***** DATA LINES

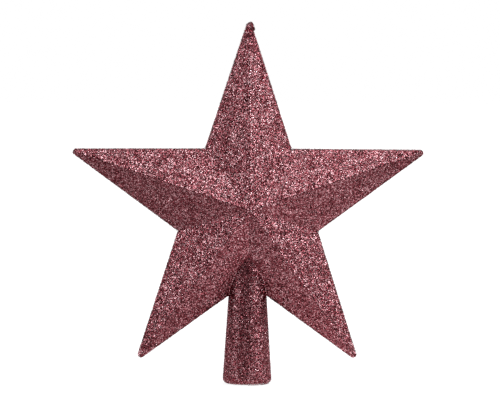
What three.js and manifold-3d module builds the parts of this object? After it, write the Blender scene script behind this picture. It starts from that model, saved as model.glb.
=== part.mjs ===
// A star for the top of a tree: two moulded half shells, cemented together on the star's middle plane.
// Each half carries half of the tapered tube that the tree's leader shoot goes up.
// Millimetres, +Z up, front towards -Y, origin at the centre of the tube's mouth.

import * as THREE from "three";
import { mergeVertices } from "three/addons/utils/BufferGeometryUtils.js";
import Module from "manifold-3d";

const wasm = await Module();
wasm.setup();

// Star outline, in the seam plane
const ARM_COUNT = 5;
const TIP_RADIUS = 99.6; // centre of the star to where an arm's two edges would meet
const CORNER_RADIUS = 38.4; // centre of the star to the corner between two arms
const TIP_ROUND = 1.5;
const CORNER_ROUND = 0.8;

// Star body
const CENTRE_HEIGHT = 91.6; // mouth of the tube to the centre of the star
const HALF_DEPTH = 22; // seam plane to the peak where the ridges meet
const HALF_EDGE = 1.2; // seam plane to where the facets start
const STAR_WALL = 1.5;

// Socket tube
const MOUTH_RADIUS = 12.6; // outside, as if the draft ran on to the mouth with no round
const TUBE_DRAFT_DEG = 3.6; // the tube narrows upwards
const TUBE_WALL = 1.5;
const LIP_ROUND = 2.3; // outside round of the mouth
const LIP_LAND = 1.0; // width of the flat ring that the mouth ends in
const LIP_HEIGHT = 0.8; // straight part of the mouth's inside

// Seam: a tongue on the front half sits in a rebate in the rear half
const TONGUE_INSET = 0.8; // outline to the tongue
const TONGUE_THICKNESS = 0.6;
const TONGUE_HEIGHT = 1.0;
const TONGUE_ROOT = 0.3; // how far the tongue reaches back into its own half
const TONGUE_START = 6; // the tongue stops this far above the mouth
const SEAM_CLEARANCE = 0.12; // room for the cement

// Smoothness
const TUBE_SEGMENTS = 72;
const ROUND_STEPS = 5;

const MATERIAL = new THREE.MeshStandardMaterial({ color: 0x8a5058, roughness: 0.45, metalness: 0.35 });

// Angles and shares that follow from the sizes above
const armTurn = (2 * Math.PI) / ARM_COUNT;
const tubeSlope = Math.tan(THREE.MathUtils.degToRad(TUBE_DRAFT_DEG));
const edgeReach = edgeDistance(); // centre of the star to the line of an edge
const facetTilt = Math.atan2(HALF_DEPTH - HALF_EDGE, edgeReach);

function polar(reach, angle) {
  return new THREE.Vector2(reach * Math.sin(angle), reach * Math.cos(angle));
}

// Distance from the star's centre to the straight line from a tip to the next corner.
function edgeDistance() {
  const tip = polar(TIP_RADIUS, 0);
  const corner = polar(CORNER_RADIUS, armTurn / 2);
  return Math.abs(tip.cross(corner)) / tip.distanceTo(corner);
}

// Points that round the corner at `at`, on the way from `before` to `after`.
function roundCorner(before, at, after, radius) {
  const back = before.clone().sub(at).normalize();
  const on = after.clone().sub(at).normalize();
  const halfAngle = Math.acos(THREE.MathUtils.clamp(back.dot(on), -1, 1)) / 2;
  if (radius <= 0) return [at.clone()];
  const centre = at.clone().addScaledVector(back.clone().add(on).normalize(), radius / Math.sin(halfAngle));
  const tangent = radius / Math.tan(halfAngle);
  const first = at.clone().addScaledVector(back, tangent).sub(centre);
  const last = at.clone().addScaledVector(on, tangent).sub(centre);
  const start = first.angle();
  let sweep = last.angle() - start;
  if (sweep > Math.PI) sweep -= 2 * Math.PI;
  if (sweep < -Math.PI) sweep += 2 * Math.PI;
  return Array.from({ length: ROUND_STEPS + 1 }, (_, i) => {
    const angle = start + (sweep * i) / ROUND_STEPS;
    return new THREE.Vector2(Math.cos(angle), Math.sin(angle)).multiplyScalar(radius).add(centre);
  });
}

// The star's outline moved inwards by `inset`: x to the right and z up as the front is seen, counterclockwise.
function starOutline(inset) {
  const share = (edgeReach - inset) / edgeReach;
  const sharp = [];
  for (let i = 0; i < ARM_COUNT; i++) {
    sharp.push(polar(TIP_RADIUS * share, -i * armTurn));
    sharp.push(polar(CORNER_RADIUS * share, -(i + 0.5) * armTurn));
  }
  const rounded = sharp.flatMap((point, i) => {
    const before = sharp[(i + sharp.length - 1) % sharp.length];
    const after = sharp[(i + 1) % sharp.length];
    const radius = i % 2 === 0 ? Math.max(TIP_ROUND - inset, 0) : CORNER_ROUND + inset;
    return roundCorner(before, point, after, radius);
  });
  return rounded.map((point) => point.add(new THREE.Vector2(0, CENTRE_HEIGHT)));
}

// Outside radius of the tube at a height above its mouth.
function tubeRadius(height) {
  return MOUTH_RADIUS - height * tubeSlope;
}

// The tube's own outline in the seam plane, moved inwards by `inset`, from a height up to the star's centre.
function tubeOutline(inset, from) {
  const low = tubeRadius(from) - inset;
  const high = tubeRadius(CENTRE_HEIGHT) - inset;
  return [
    new THREE.Vector2(-low, from),
    new THREE.Vector2(low, from),
    new THREE.Vector2(high, CENTRE_HEIGHT),
    new THREE.Vector2(-high, CENTRE_HEIGHT),
  ];
}

// A closed geometry as a solid that can be joined and cut.
function solidOf(geometry) {
  const bare = geometry.clone();
  bare.deleteAttribute("normal");
  bare.deleteAttribute("uv");
  const merged = mergeVertices(bare);
  const vertProperties = merged.attributes.position.array;
  const triVerts = new Uint32Array(merged.index.array);
  return new wasm.Manifold(new wasm.Mesh({ numProp: 3, vertProperties, triVerts }));
}

function geometryOf(solid) {
  const { vertProperties, triVerts } = solid.getMesh();
  const geometry = new THREE.BufferGeometry();
  geometry.setAttribute("position", new THREE.BufferAttribute(vertProperties, 3));
  geometry.setIndex(new THREE.BufferAttribute(triVerts, 1));
  geometry.computeVertexNormals();
  return geometry;
}

// Facets from an outline to a peak in front and one behind, with a straight band round the outline.
function facetedStar(outline, halfBand, halfDepth) {
  const band = Math.max(halfBand, 0);
  const levels = band > 0 ? [-band, band] : [0];
  const vertices = levels.flatMap((y) => outline.flatMap((p) => [p.x, y, p.y]));
  vertices.push(0, -halfDepth, CENTRE_HEIGHT, 0, halfDepth, CENTRE_HEIGHT);
  const count = outline.length;
  const rear = (levels.length - 1) * count;
  const frontPeak = levels.length * count;
  const rearPeak = frontPeak + 1;
  const faces = [];
  for (let i = 0; i < count; i++) {
    const next = (i + 1) % count;
    faces.push(frontPeak, i, next, rearPeak, rear + next, rear + i);
    if (band > 0) faces.push(i, rear + i, rear + next, i, rear + next, next);
  }
  const geometry = new THREE.BufferGeometry();
  geometry.setAttribute("position", new THREE.Float32BufferAttribute(vertices, 3));
  geometry.setIndex(faces);
  return solidOf(geometry);
}

// A profile of radius and height, turned about the tube's axis.
function turned(profile) {
  const lathe = new THREE.LatheGeometry(profile, TUBE_SEGMENTS);
  return solidOf(lathe.rotateX(Math.PI / 2));
}

// An outline in the seam plane, as thick as from one depth to another.
function slab(outline, fromY, toY) {
  const plate = new THREE.ExtrudeGeometry(new THREE.Shape(outline), {
    depth: toY - fromY,
    bevelEnabled: false,
  });
  return solidOf(plate.rotateX(Math.PI / 2).translate(0, toY, 0));
}

// Radius where the outside round of the mouth meets the flat ring.
function ringRadius() {
  const corner = new THREE.Vector2(MOUTH_RADIUS, 0);
  const up = new THREE.Vector2(tubeRadius(1), 1);
  return roundCorner(new THREE.Vector2(0, 0), corner, up, LIP_ROUND)[0].x;
}

function tubeOutside() {
  const corner = new THREE.Vector2(MOUTH_RADIUS, 0);
  const top = new THREE.Vector2(tubeRadius(CENTRE_HEIGHT), CENTRE_HEIGHT);
  return turned([
    new THREE.Vector2(0, 0),
    ...roundCorner(new THREE.Vector2(0, 0), corner, top, LIP_ROUND),
    top,
    new THREE.Vector2(0, CENTRE_HEIGHT),
  ]);
}

// The room inside the tube. The mouth turns in, and widens above the lip to the tube's even wall.
function tubeInside() {
  const mouth = ringRadius() - LIP_LAND;
  const widenTop = LIP_HEIGHT + tubeRadius(0) - TUBE_WALL - mouth;
  return turned([
    new THREE.Vector2(0, -LIP_HEIGHT),
    new THREE.Vector2(mouth, -LIP_HEIGHT),
    new THREE.Vector2(mouth, LIP_HEIGHT),
    new THREE.Vector2(tubeRadius(widenTop) - TUBE_WALL, widenTop),
    new THREE.Vector2(tubeRadius(CENTRE_HEIGHT) - TUBE_WALL, CENTRE_HEIGHT),
    new THREE.Vector2(0, CENTRE_HEIGHT),
  ]);
}

// The room inside the star: every facet moved in by the wall, and an upright wall behind the edge band.
function starInside() {
  const slantInset = STAR_WALL / Math.sin(facetTilt) - HALF_EDGE / Math.tan(facetTilt);
  const halfBand = HALF_EDGE - (STAR_WALL * (1 - Math.sin(facetTilt))) / Math.cos(facetTilt);
  const outline = starOutline(Math.max(STAR_WALL, slantInset));
  return facetedStar(outline, halfBand, HALF_DEPTH - STAR_WALL / Math.cos(facetTilt));
}

// Everything inside the seam line moved in by `inset`, from one depth to another.
function insideSeam(inset, tubeFrom, fromY, toY) {
  const star = slab(starOutline(inset), fromY, toY);
  return star.add(slab(tubeOutline(inset, tubeFrom), fromY, toY));
}

function tongue() {
  const outer = insideSeam(TONGUE_INSET, TONGUE_START, -TONGUE_ROOT, TONGUE_HEIGHT);
  const inner = insideSeam(TONGUE_INSET + TONGUE_THICKNESS, 0, -HALF_DEPTH, HALF_DEPTH);
  return outer.subtract(inner);
}

function rebate() {
  const inset = TONGUE_INSET - SEAM_CLEARANCE;
  return insideSeam(inset, TONGUE_START - SEAM_CLEARANCE, -TONGUE_ROOT, TONGUE_HEIGHT + SEAM_CLEARANCE);
}

// All the space on one side of the seam plane: side is -1 for the front and 1 for the rear.
function halfSpace(side) {
  const reach = 2 * (TIP_RADIUS + CENTRE_HEIGHT);
  const block = new THREE.BoxGeometry(2 * reach, reach, 2 * reach);
  return solidOf(block.translate(0, (side * reach) / 2, 0));
}

const outside = facetedStar(starOutline(0), HALF_EDGE, HALF_DEPTH).add(tubeOutside());
const hollow = outside.subtract(starInside()).subtract(tubeInside());
const halves = {
  front_shell: hollow.intersect(halfSpace(-1)).add(tongue()),
  rear_shell: hollow.intersect(halfSpace(1)).subtract(rebate()),
};

const topper = new THREE.Group();
for (const [name, solid] of Object.entries(halves)) {
  const mesh = new THREE.Mesh(geometryOf(solid), MATERIAL);
  mesh.name = name;
  topper.add(mesh);
}

export default topper;
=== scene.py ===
import math

import bmesh
import bpy
import numpy as np
from mathutils import Matrix, Vector


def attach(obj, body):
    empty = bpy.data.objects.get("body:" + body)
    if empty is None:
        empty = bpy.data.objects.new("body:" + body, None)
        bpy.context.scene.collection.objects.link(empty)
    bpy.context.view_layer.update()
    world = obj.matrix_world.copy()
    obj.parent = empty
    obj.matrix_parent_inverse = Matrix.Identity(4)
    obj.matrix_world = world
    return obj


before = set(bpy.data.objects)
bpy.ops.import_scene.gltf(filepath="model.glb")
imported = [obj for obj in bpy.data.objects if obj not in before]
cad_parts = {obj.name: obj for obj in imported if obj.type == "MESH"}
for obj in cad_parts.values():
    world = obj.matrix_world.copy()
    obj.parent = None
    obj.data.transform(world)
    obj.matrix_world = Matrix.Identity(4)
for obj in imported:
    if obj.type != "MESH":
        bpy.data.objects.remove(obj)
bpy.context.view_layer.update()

MM = 0.001
WHITE = (1, 1, 1, 1)

# Sizes of the CAD model, in millimetres
ARM_COUNT = 5
TIP_RADIUS = 99.6
CORNER_RADIUS = 38.4
TIP_ROUND = 1.5
CENTRE_HEIGHT = 91.6
HALF_DEPTH = 22.0
HALF_EDGE = 1.2
MOUTH_RADIUS = 12.6
TUBE_SLOPE = math.tan(math.radians(3.6))
LIP_ROUND = 2.3
LIP_LAND = 1.0
LIP_HEIGHT = 0.8
ROUND_STEPS = 12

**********

**REQUIREMENTS**
Taking the lines above, repeat exactly those from the line that contains "const topper = new THREE.Group();" through the line that contains "before = set(bpy.data.objects)", and both of those lines as well. Include nothing else.

**TASK ANSWER**
const topper = new THREE.Group();
for (const [name, solid] of Object.entries(halves)) {
  const mesh = new THREE.Mesh(geometryOf(solid), MATERIAL);
  mesh.name = name;
  topper.add(mesh);
}

export default topper;
=== scene.py ===
import math

import bmesh
import bpy
import numpy as np
from mathutils import Matrix, Vector


def attach(obj, body):
    empty = bpy.data.objects.get("body:" + body)
    if empty is None:
        empty = bpy.data.objects.new("body:" + body, None)
        bpy.context.scene.collection.objects.link(empty)
    bpy.context.view_layer.update()
    world = obj.matrix_world.copy()
    obj.parent = empty
    obj.matrix_parent_inverse = Matrix.Identity(4)
    obj.matrix_world = world
    return obj


before = set(bpy.data.objects)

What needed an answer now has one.